As Obama’s military experts wield their battlefield metrics and call for more force (to be used, of course, with ever greater precision and dexterity), I think Mailer might have replied: We think the only thing they understand is force. What if the only thing we understand is force?

Mailer, I have no doubt, would have had the courage to be seen as “weak” on defense, because he would have known that Americans had no dog in this particular fight. I think he would intuitively have recognized the wisdom of the great Chinese strategist Sun Tzu, who wrote more than 2,000 years ago in “The Art of War” that “to win one hundred victories in one hundred battles is not the acme of skill. To subdue the enemy without fighting is the acme of skill.” Our generals, by way of contrast, seem to want to fight those 100 battles with little hope of actually subduing the enemy.

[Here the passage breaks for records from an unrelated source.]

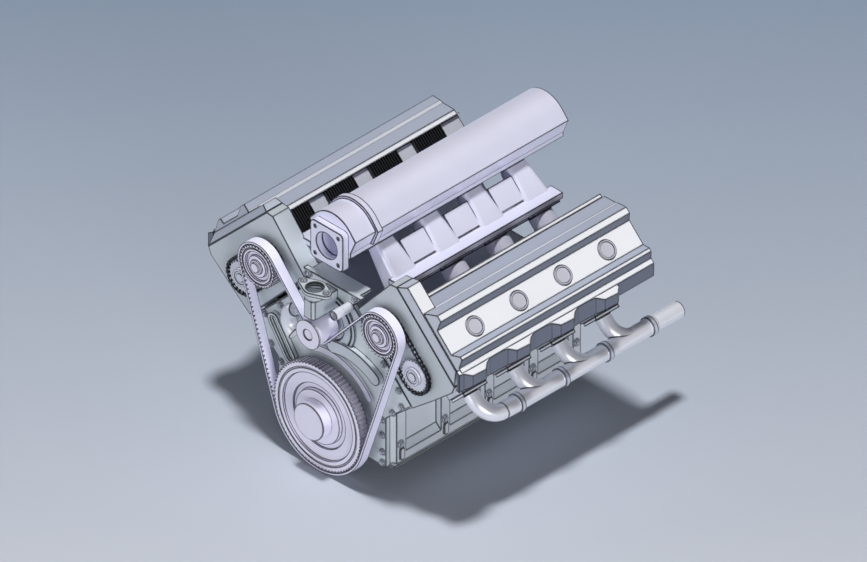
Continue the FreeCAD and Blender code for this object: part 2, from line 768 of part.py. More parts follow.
def lobe(start, angle):
    base = float(dim.camShaftRadius) + 0.4
    lift = float(dim.camLift)
    nose = base * 0.45
    rise = base + lift - nose
    edges = [
        Part.Arc(FreeCAD.Vector(base, 0, 0), FreeCAD.Vector(0, 0, -base), FreeCAD.Vector(-base, 0, 0)).toShape(),
        Part.makeLine(FreeCAD.Vector(-base, 0, 0), FreeCAD.Vector(-nose, 0, rise)),
        Part.Arc(FreeCAD.Vector(-nose, 0, rise), FreeCAD.Vector(0, 0, rise + nose),
                 FreeCAD.Vector(nose, 0, rise)).toShape(),
        Part.makeLine(FreeCAD.Vector(nose, 0, rise), FreeCAD.Vector(base, 0, 0)),
    ]
    face = Part.Face(Part.Wire(edges))
    face.rotate(FreeCAD.Vector(0, 0, 0), FreeCAD.Vector(0, 1, 0), angle)
    face.translate(FreeCAD.Vector(0, float(start), 0))
    return face.extrude(FreeCAD.Vector(0, float(dim.camLobeWidth), 0))


chainBack = dim.chainFront + dim.chainWidth
camEnd = dim.headBack - dim.camRearWall - 4
for side, sign in banks.items():
    for valve, spot in camSpots.items():
        front = 0 if valve == "intake" else dim.chainFront
        pieces = [rod(dim.camShaftRadius, front, camEnd - front)]
        pieces.append(rod(dim.camTunnelRadius - clear, dim.caseFront + 1, dim.headFront - dim.caseFront))
        for k in range(cylindersPerBank):
            bore = firstBore[side] + dim.borePitch * k
            pieces.append(rod(dim.camTunnelRadius - clear, bore - 9, 18))
            turnLobe = pinAngles[k] / 2 + (0 if valve == "intake" else 110)
            for offset in (-32, 18):
                pieces.append(lobe(bore + offset, turnLobe))
        shape = pieces[0].multiFuse(pieces[1:])
        shape.translate(FreeCAD.Vector(float(spot[0]) * sign, 0, float(spot[1])))
        solidNode("%s_camshaft_%s" % (valve, side), shape, lean(sign))

# Toothed wheels.


def toothedDisc(teeth, pitch, below, depth, start, width, sharp=0.0):
    """A disc with straight-sided teeth, evenly spaced at the given pitch."""
    tip = teeth * pitch / (2 * math.pi) - below
    root = tip - depth
    step = 2 * math.pi / teeth
    points = []
    for k in range(teeth):
        for share, radius in ((-0.32, root), (-0.17 + sharp, tip), (0.17 - sharp, tip), (0.32, root)):
            angle = step * (k + share)
            points.append(FreeCAD.Vector(radius * math.sin(angle), float(start), radius * math.cos(angle)))
    return Part.Face(Part.makePolygon(points + points[:1])).extrude(FreeCAD.Vector(0, float(width), 0))


def annulus(inner, outer, start, length):
    return rod(outer, start, length).cut(rod(inner, start - 1, asSize(length) + 2))


def tipRadius(teeth):
    return teeth * dim.toothPitch / (2 * math.pi) - dim.tipBelowPitch


pitch = float(dim.toothPitch)
tipBelow = float(dim.tipBelowPitch)
depth = float(dim.toothDepth)

wheel = toothedDisc(int(float(dim.crankTeeth)), pitch, tipBelow, depth, 0, dim.wheelWidth)
wheelTip = float(tipRadius(dim.crankTeeth))
recesses = [
    annulus(wheelTip - 13, wheelTip - 10.5, -1, 2),
    annulus(wheelTip - 41, wheelTip - 21, -1, 5),
    annulus(wheelTip - 51, wheelTip - 41, -1, 8),
    rod(dim.noseRadius, -1, dim.wheelWidth + 2),
]
wheel = wheel.cut(Part.makeCompound(recesses))
backHub = annulus(dim.noseRadius, dim.collarRadius + 10, dim.wheelWidth, asSize(2))
solidNode("timing_wheel", wheel.fuse(backHub))

hub = cutFrom("NoseHub", cylinder(dim.noseHubRadius, dim.noseHubLength, y=-dim.noseHubLength),
              [cylinder(dim.noseHubRadius * 0.42, 8, y=-dim.noseHubLength - 4)])
keep(hub, "crank_nose_hub")

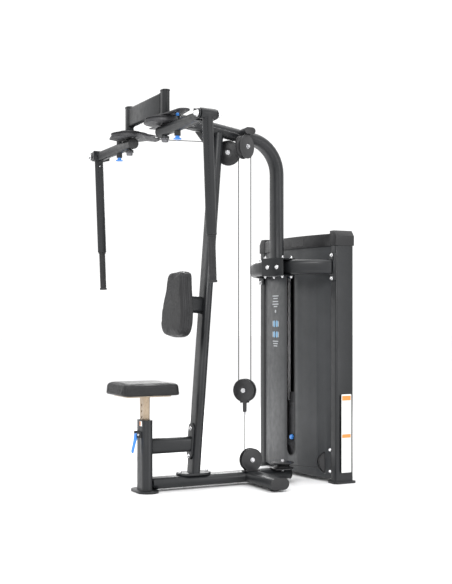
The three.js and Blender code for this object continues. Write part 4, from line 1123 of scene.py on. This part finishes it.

What Obama needs, in other words, is fewer generals and ex-generals and more Norman Mailers — more outspoken free-thinkers who have no interest in staying inside the pentagonal box that holds Washington’s thinking tight. What Obama needs is to silence the endless cries for more troops and more war emanating from the military and foreign policy “experts” around him, so he can hear the voices of today’s Mailers, of today’s tough-minded dissenters. Were he to do so, he might yet avoid repeating LBJ’s biggest blunder — and so avoid suffering his political fate as well.